Gaussian Process model.

Usage

gp(formula, data, inputs = inputNames(cov), cov, estim = TRUE, ...)

Value

A list object which is given the S3 class "gp". The list content is very likely to change, and should be used through methods.

Arguments

formula

A formula with a left-hand side specifying the response name, and the right-hand side the trend covariates (see examples below). Factors are not allowed neither as response nor as covariates.

data

A data frame containing the response, the inputs specified in inputs, and all the trend variables required in formula.

inputs

A character vector giving the names of the inputs.

cov

A covariance kernel object or call.

estim

Logical. If TRUE, the model parameters are estimated by Maximum Likelihood. The initial values can then be specified using the parCovIni and varNoiseIni arguments of mle,covAll-method passed though dots. If FALSE, a simple Generalized Least Squares estimation will be used, see gls,covAll-method.
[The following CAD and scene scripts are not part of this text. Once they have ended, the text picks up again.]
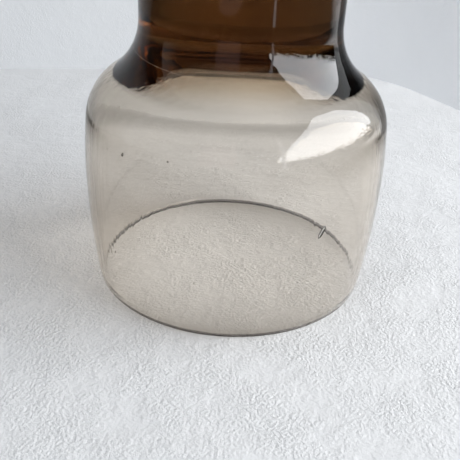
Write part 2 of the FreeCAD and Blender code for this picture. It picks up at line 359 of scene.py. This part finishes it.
def makeSmokeGlass(name, ripple, cords, marks, jointMask, rim=0.0):
    material = bpy.data.materials.new(name)
    material.use_nodes = True
    tree = material.node_tree
    tree.nodes.clear()
    output = addNode(tree, "ShaderNodeOutputMaterial")
    surface = addNode(tree, "ShaderNodeBsdfPrincipled")
    surface.inputs["Metallic"].default_value = 0.0
    surface.inputs["IOR"].default_value = smoke["ior"]
    surface.inputs["Transmission Weight"].default_value = 1.0
    made = addNode(tree, "ShaderNodeGroup", node_tree=handBlown)
    for key, value in (("Ripple", ripple), ("Cords", cords), ("Marks", marks)):
        made.inputs[key].default_value = value
    bump = addNode(tree, "ShaderNodeBump")
    bump.inputs["Distance"].default_value = smoke["relief"]
    bump.inputs["Strength"].default_value = 1.0
    tint = made.outputs["Tint"]
    # painted shade: the glass darkens towards the foot of the rim
    if rim:
        height = radiusAndHeight(tree)[1]
        tint = blend(tree, ramp(tree, height, rim * smoke["rimShadeFade"], rim), tint, smoke["rim"])
    wire(tree, (tint, surface.inputs["Base Color"]), (made.outputs["Roughness"], surface.inputs["Roughness"]),
         (made.outputs["Height"], bump.inputs["Height"]), (bump.outputs[0], surface.inputs["Normal"]))

    # light for the floor goes straight through, and the glass's own colour and its edges dim it
    rays = addNode(tree, "ShaderNodeLightPath")
    straight = maths(tree, "MAXIMUM", rays.outputs["Is Shadow Ray"], rays.outputs["Is Diffuse Ray"])
    straight = maths(tree, "MAXIMUM", straight, jointMask(tree))
    clear = addNode(tree, "ShaderNodeBsdfTransparent")
    edgeOn = addNode(tree, "ShaderNodeLayerWeight")
    edgeOn.inputs["Blend"].default_value = 0.5
    lost = ramp(tree, edgeOn.outputs["Facing"], smoke["shadowFrom"], smoke["shadowTo"])
    lost = maths(tree, "MULTIPLY", lost, rays.outputs["Is Shadow Ray"])
    wire(tree, (blend(tree, lost, (1.0, 1.0, 1.0, 1.0), smoke["shadow"]), clear.inputs["Color"]))
    mixed = addNode(tree, "ShaderNodeMixShader")
    wire(tree, (straight, mixed.inputs[0]), (surface.outputs[0], mixed.inputs[1]),
         (clear.outputs[0], mixed.inputs[2]), (mixed.outputs[0], output.inputs["Surface"]))
    body = addNode(tree, "ShaderNodeVolumeAbsorption")
    body.inputs["Color"].default_value = smoke["colour"]
    body.inputs["Density"].default_value = smoke["density"]
    wire(tree, (body.outputs[0], output.inputs["Volume"]))
    return material


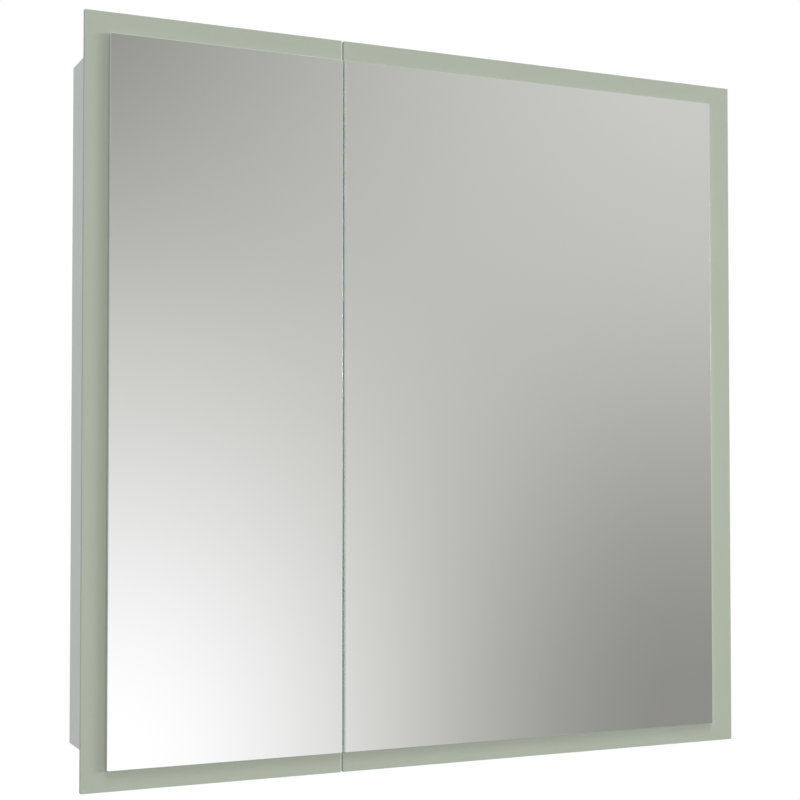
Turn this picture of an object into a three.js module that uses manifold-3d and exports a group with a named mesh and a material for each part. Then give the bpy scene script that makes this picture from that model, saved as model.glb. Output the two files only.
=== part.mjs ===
// Two-door bathroom mirror cabinet, hung on a wall rail. Millimetres, +Z up.
// X runs along the wall, the wall is the plane Y = 0, and the doors face -Y.
// The origin is the middle of the wall rail's rear face.

import * as THREE from 'three';
import { mergeVertices } from 'three/addons/utils/BufferGeometryUtils.js';
import Module from 'manifold-3d';

const wasm = await Module();
wasm.setup();

// ---------------------------------------------------------------- driving dimensions

const FACE_W = 800; // both closed doors together
const FACE_H = 800;
const WALL_TO_GLASS = 150; // wall to the front of the satin glass
const SEAM_FROM_LEFT = 285.5; // middle of the gap between the doors
const DOOR_GAP = 2;
// How far the satin glass stands past the carcass. The bottom is where a hand pulls a door open.
const OVERHANG = { side: 22, top: 23, bottom: 27 };

const SATIN_T = 5; // satin glass
const MIRROR_T = 4; // mirror plate on the satin glass
// Width of the satin band that shows round the pair of mirrors.
const MIRROR_INSET = { left: 26.2, right: 30.5, top: 22.5, bottom: 21.6 };
const BOARD_T = 16; // door board, sides, top, bottom and divider
const BACK_T = 5;
const BACK_RECESS = 18; // wall to the rear of the back panel
const REVEAL = 4; // carcass front to door board
const FIT = 0.3; // gap left between pieces that touch
const RUNNING_FIT = 0.05; // round a pin that turns in its bore
const OVERCUT = 1; // how far a cutting tool runs past the face it cuts

const SHELF_T = 6;
const SHELF_END_GAP = 2;
const SHELF_SETBACK = 14; // carcass front to shelf front
const SHELF_BACK_GAP = 2;
const SHELF_FROM_MIDDLE = 120; // carcass's mid height to each shelf's underside
const PIN_FROM_SHELF_FRONT = 20;
const PIN_SPACING = 50; // front pin to rear pin
const HOLE_PITCH = 32;
const HOLE_R = 2.65;
const HOLE_DEPTH = 8;
const HOLE_SIDES = 10;
const HALF_WEB = 1; // half the wood left between holes that meet in the divider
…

Then the value of varNoise must be given and passed through dots in case noise is TRUE.

...

Other arguments passed to the estimation method. This will be the mle,covAll-method if estim is TRUE or gls,covAll-method if estim is FALSE. In the first case, the arguments will typically include varNoiseIni. In the second case, they will typically include varNoise. Note that a logical noise can be used in the "mle" case. In both cases, the arguments y, X, F can not be used since they are automatically passed.

Author

Y. Deville, D. Ginsbourger, O. Roustant

See Also

mle,covAll-method for a detailed example of maximum-likelihood estimation.

Examples

Run this code
## ==================================================================
## Example 1. Data sampled from a GP model with a known covTS object
## ==================================================================
set.seed(1234)
myCov <- covTS(inputs = c("Temp", "Humid"),
               kernel = "k1Matern5_2",
               dep = c(range = "input"),
               value = c(range = 0.4))
## change coefficients (variances)
coef(myCov) <- c(0.5, 0.8, 2, 16)
d <- myCov@d; n <- 20
## design matrix
X <- matrix(runif(n*d), nrow = n, ncol = d)
colnames(X) <- inputNames(myCov)
## generate the GP realization
myGp <- gp(formula = y ~ 1, data = data.frame(y = rep(0, n), X), 
            cov = myCov, estim = FALSE,
            beta = 10, varNoise = 0.05)
y <- simulate(myGp, cond = FALSE)$sim

## parIni: add noise to true parameters
parCovIni <- coef(myCov)
parCovIni[] <- 0.9 * parCovIni[] +  0.1 * runif(length(parCovIni))
coefLower(myCov) <- rep(1e-2, 4)
coefUpper(myCov) <- c(5, 5, 20, 20)
est <- gp(y ~ 1, data = data.frame(y = y, X),
          cov = myCov, 
          noise = TRUE,
          varNoiseLower = 1e-2,
          varNoiseIni = 1.0,
          parCovIni = parCovIni) 
summary(est)
coef(est)

## =======================================================================
## Example 2. Predicting an additive function with an additive GP model
## =======================================================================

if (FALSE) {
    
    addfun6d <- function(x){
       res <- x[1]^3 + cos(pi * x[2]) + abs(x[3]) * sin(x[3]^2) +
           3 * x[4]^3 + 3 * cos(pi * x[5]) + 3 * abs(x[6]) * sin(x[6]^2)
    }

    ## 'Fit' is for the learning set, 'Val' for the validation set
    set.seed(123)
    nFit <- 50   
    nVal <- 200
    d <- 6 
    inputs <- paste("x", 1L:d, sep = "")

    ## create design matrices with DiceDesign package 
    require(DiceDesign)
    require(DiceKriging)
    set.seed(0)
    dataFitIni <- DiceDesign::lhsDesign(nFit, d)$design 
    dataValIni <- DiceDesign::lhsDesign(nVal, d)$design 
    dataFit <- DiceDesign::maximinSA_LHS(dataFitIni)$design
    dataVal <- DiceDesign::maximinSA_LHS(dataValIni)$design

    colnames(dataFit) <- colnames(dataVal) <- inputs
    testfun <- addfun6d
    dataFit <- data.frame(dataFit, y = apply(dataFit, 1, testfun))
    dataVal <- data.frame(dataVal, y = apply(dataVal, 1, testfun))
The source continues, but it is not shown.